I have a Haskell program which accepts 2 or 3 Ints from the command line:

-- test.hs

main :: IO ()
main = do
    args <- fmap (read . head) getArgs
    case args of
        [x,y,a] -> doGeneration x y a
        [x,y]   -> doGeneration x y 10
        _       -> usage

However, when I run it with arguments:

$ ./test 100 200
divide: Prelude.read: no parse

Why?

1
  • 3
    For functions with a "polymorphic return type" like read it's good practice to specify the type you want to deserialize with visible TypeApplications: read @Int Sep 14 at 12:04
5

getArgs :: IO [String] returns a list of Strings, by taking the head and then args and it will then read that item.
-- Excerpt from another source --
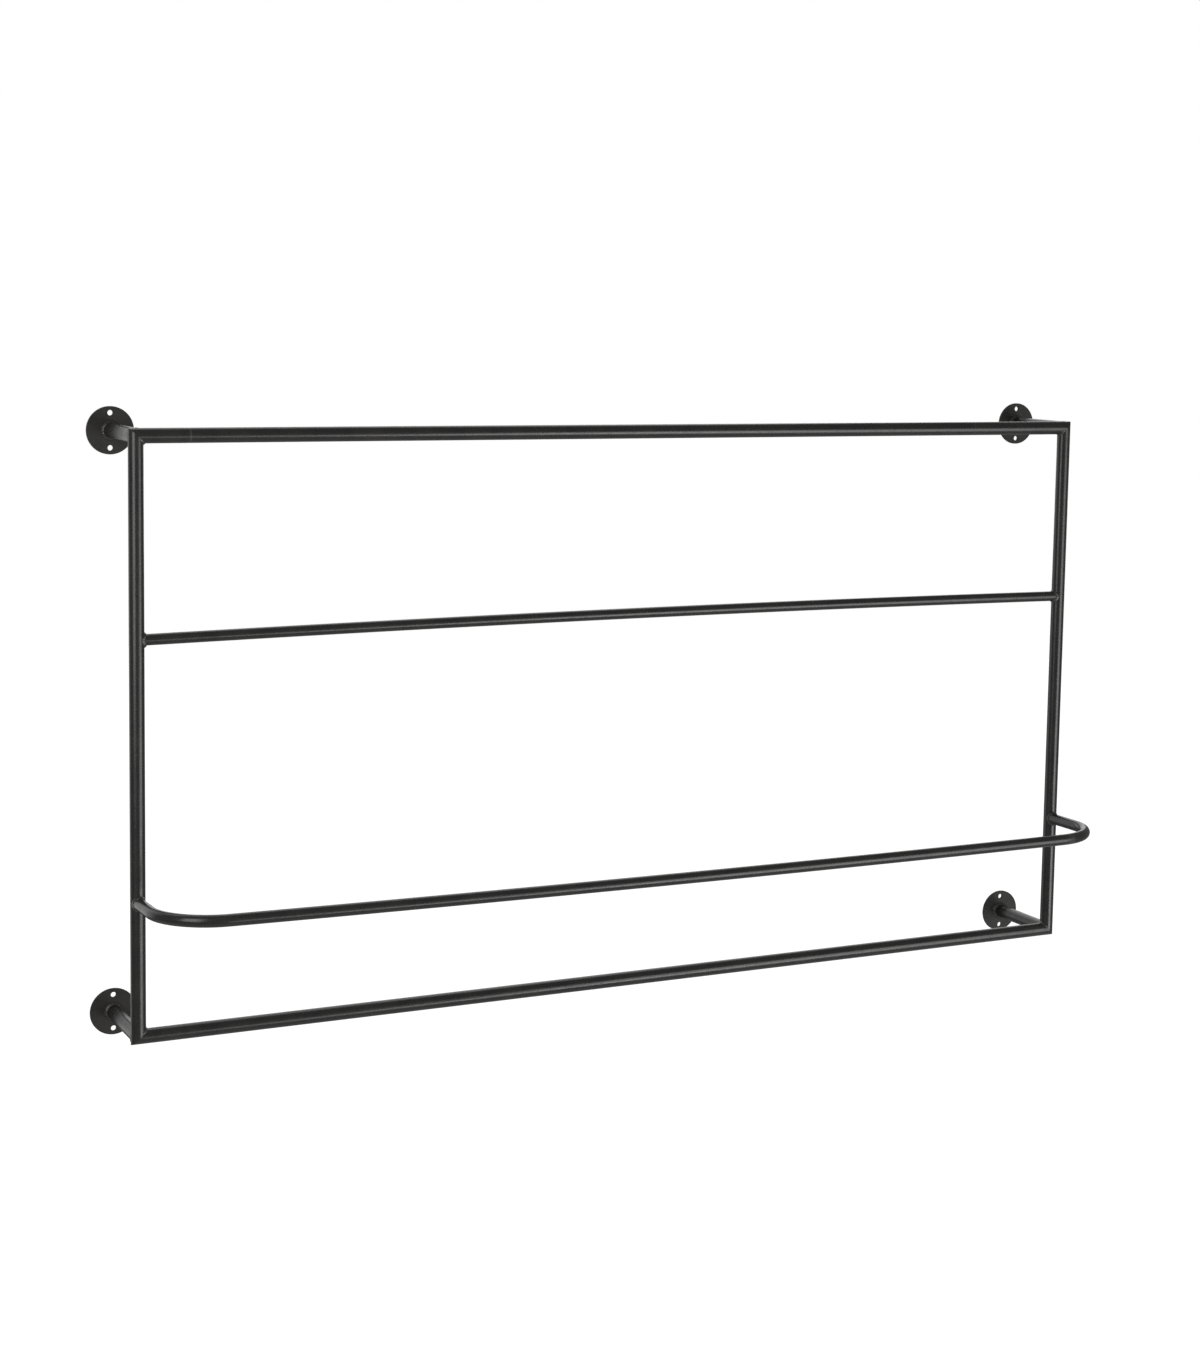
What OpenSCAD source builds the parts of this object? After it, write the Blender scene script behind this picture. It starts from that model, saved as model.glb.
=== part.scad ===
// Wall rack of welded round tube: a mitred frame held off the wall by four
// standoffs, with one thin crossbar and one bent rail across the front.
//
// Millimetres. X runs along the rack, +Z is up, and the wall is the plane y = 0
// with the rack in front of it on the -Y side. The origin is on the wall, midway
// between the four flanges.

/* [Frame] */
// Width over the outside of the frame
frame_w = 1200; // [900:10:1500]
// Height over the outside of the frame
frame_h = 660; // [560:10:900]
// Outside diameter of the frame's tube and of the standoffs
tube_d = 16; // [15:1:20]
// Wall thickness of every tube
tube_wall = 1.2; // [1:0.1:2]

/* [Crossbar] */
// Height of the crossbar above the middle of the frame
crossbar_z = 108; // [60:1:180]
// Outside diameter of the crossbar
crossbar_d = 12; // [10:0.5:13]

/* [Front rail] */
// Height of the front rail, below the middle of the frame when negative
rail_z = -175; // [-220:1:-120]
// Outside diameter of the front rail
rail_d = 13; // [11:0.5:14]
// How far the front rail's centreline stands in front of the frame's centreline
rail_reach = 117; // [90:1:160]
// Centreline radius of the front rail's two bends
rail_bend_r = 65; // [40:1:75]

/* [Wall fixing] */
// Distance from the wall to the frame's centreline
wall_gap = 106; // [60:1:150]
// Diameter of each flange
flange_d = 52; // [50:1:60]
// Thickness of each flange
flange_t = 3; // [2:0.5:4]
// Edge break on the front of each flange
flange_edge = 0.5; // [0.2:0.1:0.8]
// Distance between the two screw holes in one flange
hole_pitch = 38; // [36:1:42]
// Diameter of each screw hole
hole_d = 6; // [4:0.5:7]

/* [Welds] */
// Height of the weld bead up the foot of each standoff
foot_weld_h = 3.2; // [2:0.1:4]
// Width of the weld bead across each flange
foot_weld_w = 3.4; // [2:0.1:4]
// How thick the beads at the ends of the bars are
bar_weld_t = 2.4; // [1.5:0.1:3]
// How far those beads run along the bars
bar_weld_run = 3.2; // [2:0.1:4]
// How thick the beads between standoff and frame are
corner_weld_t = 1.4; // [1:0.1:2]

/* [Hidden] */
$fn = 96;

tr = tube_d / 2;
br = crossbar_d / 2;
rr = rail_d / 2;
xc = frame_w / 2 - tr;      // centreline of each upright, either side of x = 0
zc = frame_h / 2 - tr;      // centreline of the top and bottom rails, either side of z = 0
yf = -wall_gap;             // the frame's centre plane
yr = yf - rail_reach;       // centreline of the front rail's straight run
xb = xc - rail_bend_r;      // where the straight run ends and a bend begins
yb = yr + rail_bend_r;      // where a bend ends and a leg begins

black = [0.17, 0.17, 0.165];
weld_black = [0.22, 0.215, 0.2];

// ---- shapes that repeat -----------------------------------------------------

// Hollow round tube along Z, centred on the origin.
module pipe(r, len, t = tube_wall) {
    difference() {
        cylinder(r = r, h = len, center = true);
        cylinder(r = r - t, h = len + 2, center = true);
    }
}

// Prism that keeps what lies between two 45 degree mitre planes. The planes meet
// the X axis at +-span/2, and the long side of the prism is towards +Z.
module mitre_block(span, e) {
    rotate([90, 0, 0])
        linear_extrude(height = 3 * e, center = true)
            polygon([
                [-span / 2 - e, e], [span / 2 + e, e],
                [span / 2 - e, -e], [-span / 2 + e, -e]
            ]);
}

// One side of the frame along X, mitred at both ends, with its outside edge up.
// span is the distance between the centres of the two corners.
module frame_tube(span) {
    intersection() {
        rotate([0, 90, 0]) pipe(tr, span + 4 * tr);
        mitre_block(span, 2 * tr);
    }
}

// The same, filled in and of any radius: used to cut other pieces to fit.
module frame_bar(span, r) {
    intersection() {
        rotate([0, 90, 0]) cylinder(r = r, h = span + 6 * tr, center = true);
        mitre_block(span, 2.5 * tr);
    }
}

// The filled-in shape of the frame's corner at the top right, in place.
module corner_bars(r) {
    translate([0, yf, zc]) frame_bar(2 * xc, r);
    translate([xc, yf, 0]) rotate([0, 90, 0]) frame_bar(2 * zc, r);
}

// A filled-in upright, in place at the right.
module upright_bar(r) {
    translate([xc, yf, 0]) cylinder(r = r, h = 2 * zc - 4 * tr, center = true);
}

// Puts what is drawn for the top right corner at any corner.
module corner(left = false, bottom = false) {
    mirror([left ? 1 : 0, 0, 0]) mirror([0, 0, bottom ? 1 : 0]) children();
}

// Standoff tube at the top right, coped to the mitred corner it backs.
module standoff_shape() {
    difference() {
        translate([xc, yf / 2 - flange_t / 2, zc])
            rotate([90, 0, 0]) pipe(tr, wall_gap - flange_t);
        corner_bars(tr);
    }
}

// Flange disc at the top right, its back on the wall, with two screw holes.
module flange_shape() {
    difference() {
        translate([xc, 0, zc]) rotate([90, 0, 0]) rotate_extrude()
            polygon([
                [0, 0], [flange_d / 2, 0],
                [flange_d / 2, flange_t - flange_edge],
                [flange_d / 2 - flange_edge, flange_t], [0, flange_t]
            ]);
        for (s = [-1, 1])
            translate([xc, -flange_t / 2, zc + s * hole_pitch / 2])
                rotate([90, 0, 0]) cylinder(d = hole_d, h = flange_t + 2, center = true);
    }
}

// Bead in the inside crease of the mitred corner at the top right.
module mitre_weld_shape() {
    difference() {
        translate([xc - 0.81 * tr, yf, zc - 0.81 * tr]) sphere(r = 0.69 * tr);
        translate([xc, yf, zc]) cylinder(r = tr, h = 6 * tr, center = true);
        translate([xc, yf, zc]) rotate([0, 90, 0]) cylinder(r = tr, h = 6 * tr, center = true);
    }
}

// Bead that follows the saddle between the right upright and a bar of radius r.
// The bar's axis is turned to X by default.
module saddle_weld(r, thick, run, from, to) {
    intersection() {
        difference() {
            translate([0, 0, from]) cylinder(r = r + thick, h = to - from);
            translate([0, 0, from - 1]) cylinder(r = r, h = to - from + 2);
        }
        rotate([90, 0, 0]) pipe(tr + run, 6 * tr, run);
    }
}

// Bead between the standoff and the corner at the top right.
module standoff_weld_shape() {
    difference() {
        intersection() {
            translate([xc, yf + 0.7 * tr, zc])
                rotate([90, 0, 0]) pipe(tr + corner_weld_t, 1.2 * tr, corner_weld_t);
            union() corner_bars(tr + 2.6);
        }
        corner_bars(tr);
    }
}

// Bead round the foot of the standoff at the top right.
module flange_weld_shape() {
    translate([xc, -flange_t, zc]) rotate([90, 0, 0]) rotate_extrude()
        polygon([[tr, 0], [tr + foot_weld_w, 0], [tr, foot_weld_h]]);
}

// ---- frame ------------------------------------------------------------------

module right_upright() color(black)
    translate([xc, yf, 0]) rotate([0, 90, 0]) frame_tube(2 * zc);
module left_upright() mirror([1, 0, 0]) right_upright();
module top_rail() color(black) translate([0, yf, zc]) frame_tube(2 * xc);
module bottom_rail() mirror([0, 0, 1]) top_rail();

// ---- bars -------------------------------------------------------------------

module crossbar() color(black)
    difference() {
        translate([0, yf, crossbar_z]) rotate([0, 90, 0]) pipe(br, 2 * xc);
        for (s = [0, 1]) mirror([s, 0, 0]) upright_bar(tr);
    }

// The front rail's run as a solid rod of radius r: legs, bends and straight.
module rail_rod(r, extra = 0) {
    translate([0, yr, rail_z]) rotate([0, 90, 0]) cylinder(r = r, h = 2 * xb, center = true);
    for (s = [0, 1]) mirror([s, 0, 0]) {
        translate([xb, yb, rail_z]) rotate([0, 0, -90])
            rotate_extrude(angle = 90) translate([rail_bend_r, 0]) circle(r = r);
        translate([xc, yb, rail_z]) rotate([-90, 0, 0]) cylinder(r = r, h = yf - yb + extra);
    }
}

module front_rail() color(black)
    difference() {
        rail_rod(rr);
        rail_rod(rr - tube_wall, 1);
        for (s = [0, 1]) mirror([s, 0, 0]) upright_bar(tr);
    }

// ---- wall fixing ------------------------------------------------------------

module top_right_standoff() color(black) corner() standoff_shape();
module top_left_standoff() color(black) corner(left = true) standoff_shape();
module bottom_right_standoff() color(black) corner(bottom = true) standoff_shape();
module bottom_left_standoff() color(black) corner(left = true, bottom = true) standoff_shape();

module top_right_flange() color(black) corner() flange_shape();
module top_left_flange() color(black) corner(left = true) flange_shape();
module bottom_right_flange() color(black) corner(bottom = true) flange_shape();
module bottom_left_flange() color(black) corner(left = true, bottom = true) flange_shape();

// ---- welds ------------------------------------------------------------------

module top_right_mitre_weld() color(weld_black) corner() mitre_weld_shape();
module top_left_mitre_weld() color(weld_black) corner(left = true) mitre_weld_shape();
module bottom_right_mitre_weld() color(weld_black) corner(bottom = true) mitre_weld_shape();
module bottom_left_mitre_weld() color(weld_black) corner(left = true, bottom = true) mitre_weld_shape();

module crossbar_right_weld() color(weld_black)
    translate([xc, yf, crossbar_z]) rotate([0, -90, 0]) 
        saddle_weld(br, bar_weld_t, bar_weld_run, 0.45 * tr, 1.6 * tr);
module crossbar_left_weld() mirror([1, 0, 0]) crossbar_right_weld();

module front_rail_right_weld() color(weld_black)
    translate([xc, yf, rail_z]) rotate([90, 0, 0]) rotate([0, 0, 90])
        saddle_weld(rr, bar_weld_t, bar_weld_run, 0.35 * tr, 1.6 * tr);
module front_rail_left_weld() mirror([1, 0, 0]) front_rail_right_weld();

module top_right_standoff_weld() color(weld_black) corner() standoff_weld_shape();
module top_left_standoff_weld() color(weld_black) corner(left = true) standoff_weld_shape();
module bottom_right_standoff_weld() color(weld_black) corner(bottom = true) standoff_weld_shape();
module bottom_left_standoff_weld() color(weld_black) corner(left = true, bottom = true) standoff_weld_shape();

module top_right_flange_weld() color(weld_black) corner() flange_weld_shape();
module top_left_flange_weld() color(weld_black) corner(left = true) flange_weld_shape();
module bottom_right_flange_weld() color(weld_black) corner(bottom = true) flange_weld_shape();
module bottom_left_flange_weld() color(weld_black) corner(left = true, bottom = true) flange_weld_shape();

// ---- one line per node --------------------------------------------------------

left_upright();
right_upright();
top_rail();
bottom_rail();
crossbar();
front_rail();
top_left_standoff();
top_right_standoff();
bottom_left_standoff();
bottom_right_standoff();
top_left_flange();
top_right_flange();
bottom_left_flange();
bottom_right_flange();
top_left_mitre_weld();
top_right_mitre_weld();
bottom_left_mitre_weld();
bottom_right_mitre_weld();
crossbar_left_weld();
crossbar_right_weld();
front_rail_left_weld();
front_rail_right_weld();
top_left_standoff_weld();
top_right_standoff_weld();
bottom_left_standoff_weld();
bottom_right_standoff_weld();
top_left_flange_weld();
top_right_flange_weld();
bottom_left_flange_weld();
bottom_right_flange_weld();
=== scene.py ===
import math

import bpy
import numpy as np
from mathutils import Matrix, Vector, noise
from mathutils.geometry import delaunay_2d_cdt


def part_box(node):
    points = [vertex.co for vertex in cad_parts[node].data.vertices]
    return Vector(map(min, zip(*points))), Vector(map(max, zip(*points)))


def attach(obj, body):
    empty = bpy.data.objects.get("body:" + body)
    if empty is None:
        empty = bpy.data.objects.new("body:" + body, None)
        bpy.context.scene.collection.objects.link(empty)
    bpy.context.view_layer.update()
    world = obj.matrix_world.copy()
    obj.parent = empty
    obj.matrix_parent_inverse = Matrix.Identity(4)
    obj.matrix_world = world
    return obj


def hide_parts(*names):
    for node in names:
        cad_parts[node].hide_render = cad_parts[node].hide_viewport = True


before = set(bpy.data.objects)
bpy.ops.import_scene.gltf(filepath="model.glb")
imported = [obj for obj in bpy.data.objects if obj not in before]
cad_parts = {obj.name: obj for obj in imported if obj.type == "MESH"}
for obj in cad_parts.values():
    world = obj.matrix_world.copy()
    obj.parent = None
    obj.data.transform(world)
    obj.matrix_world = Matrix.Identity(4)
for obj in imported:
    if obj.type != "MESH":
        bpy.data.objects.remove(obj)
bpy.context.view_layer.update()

MM = 0.001
ROUND = 64                      # points round a tube

# ---------------------------------------------------------------- where things are
_lo, _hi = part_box("right_upright")
XC = (_lo.x + _hi.x) / 2        # upright centreline
YF = (_lo.y + _hi.y) / 2        # frame's centre plane
TR = (_hi.x - _lo.x) / 2        # frame tube radius
_lo, _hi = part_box("top_rail")
ZC = (_lo.z + _hi.z) / 2        # top rail centreline
_lo, _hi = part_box("crossbar")
ZB = (_lo.z + _hi.z) / 2        # crossbar height at its ends
BR = (_hi.z - _lo.z) / 2        # crossbar radius
_lo, _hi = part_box("front_rail")
ZR = (_lo.z + _hi.z) / 2        # front rail height
RR = (_hi.z - _lo.z) / 2        # front rail radius
YR = _lo.y + RR                 # front rail centreline
_lo, _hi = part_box("top_right_flange")
FR = (_hi.x - _lo.x) / 2        # flange radius
FT = _hi.y - _lo.y              # flange thickness
WALL = 1.2 * MM
BEND = 65 * MM                  # centreline radius of the front rail's bends
PITCH = 38 * MM                 # screw holes, one above the other
HOLE = 3 * MM
COAT = 0.15 * MM                # the finish, over the bare metal
TR, BR, RR, FR = TR + COAT, BR + COAT, RR + COAT, FR + COAT


# the loose-ended bars are not quite level: the crossbar rises in the middle, the front rail sags
def crossbar_z(x):
    u = x / (XC - TR)
    return (-1.3 * (1 - u) / 2 + 1.0 * (1 + u) / 2 + 3.55 * (1 - u * u)) * MM


def rail_z(x, y):
    u = max(-1.0, min(1.0, x / XC))
    ahead = max(0.0, min(1.0, (YF - TR - y) / (YF - TR - YR)))
    front = 2.4 * (1 - u) / 2 - 1.2 * (1 + u) / 2 - 2.7 * (1 - u * u)
    foot = -0.8 * (1 - u) / 2 - 2.2 * (1 + u) / 2
    return (foot + (front - foot) * ahead) * MM


# ---------------------------------------------------------------- camera
def make_camera():
    cam = bpy.data.objects.new("camera", bpy.data.cameras.new("camera"))
    bpy.context.scene.collection.objects.link(cam)
    yaw, pitch, roll = (math.radians(v) for v in (26.9305, -6.1995, 1.0371))
    fwd = Vector((math.sin(yaw) * math.cos(pitch), math.cos(yaw) * math.cos(pitch), math.sin(pitch)))
    right = Vector((math.cos(yaw), -math.sin(yaw), 0))
    up = right.cross(fwd)
    r2 = right * math.cos(roll) + up * math.sin(roll)
    u2 = up * math.cos(roll) - right * math.sin(roll)
    m = Matrix((r2, u2, -fwd)).transposed().to_4x4()
    m.translation = Vector((-1.27592, -2.65421, 0.47181))
    cam.matrix_world = m
    cam.data.sensor_width = 36
    cam.data.lens = 2475.53 * 36 / 1372
    cam.data.shift_x = -0.04011
    cam.data.shift_y = -0.08483
    cam.data.clip_start, cam.data.clip_end = 0.05, 100
    bpy.context.scene.camera = cam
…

You however never specified to what it should read, since you use args in a case … of … clause with [x,y,a] and [x, y], it will try to read it as a list of numbers (the type of the number is specified by the doGeneration signature. This thus means that you should write it as:

$ ./test [100,200]

But I think it makes not much sense to do that, you can rewrite the parsing part to:

main :: IO ()
main = do
    args <- fmap (map read) getArgs
    case args of
        [x,y,a] -> doGeneration x y a
        [x,y]   -> doGeneration x y 10
        _       -> usage

This means that it will read every parameter individually, and construct a list with the parsed items, and then we can pattern match on the parsed parts of the program parameters. In that case we thus can still use:

$ ./test 100 200
3
  • 1
    Thank you. It works perfectly and the map read part makes much more sense to me than read . head which i actually found on SO as accepted answer to similar question.
    – emesik
    Sep 14 at 12:19
  • "You however never specified to what it should render" is incorrect. the target type is known, and besides the error would talk about "ambiguous type" if it weren't known.
    – Will Ness
    Sep 14 at 12:29
  • 2
    When in IO, it's probably good to get into the habit of using readIO instead of read, as in args <- mapM readIO =<< getArgs. If somebody gives a non-integer argument, you'll find out right away, instead of at some time potentially after a lot of computation has already been done when the wrong argument is forced for the first time. Sep 14 at 18:26
0

Your running code is equivalent to

     ....
     case (read "100") of 
         [x,y,a :: Int] -> doGeneration x y a
         [x,y   :: Int] -> doGeneration x y 10
     ....

but reading a string "100" as a list of Ints is impossible, a.k.a. "there's no parse". That's why.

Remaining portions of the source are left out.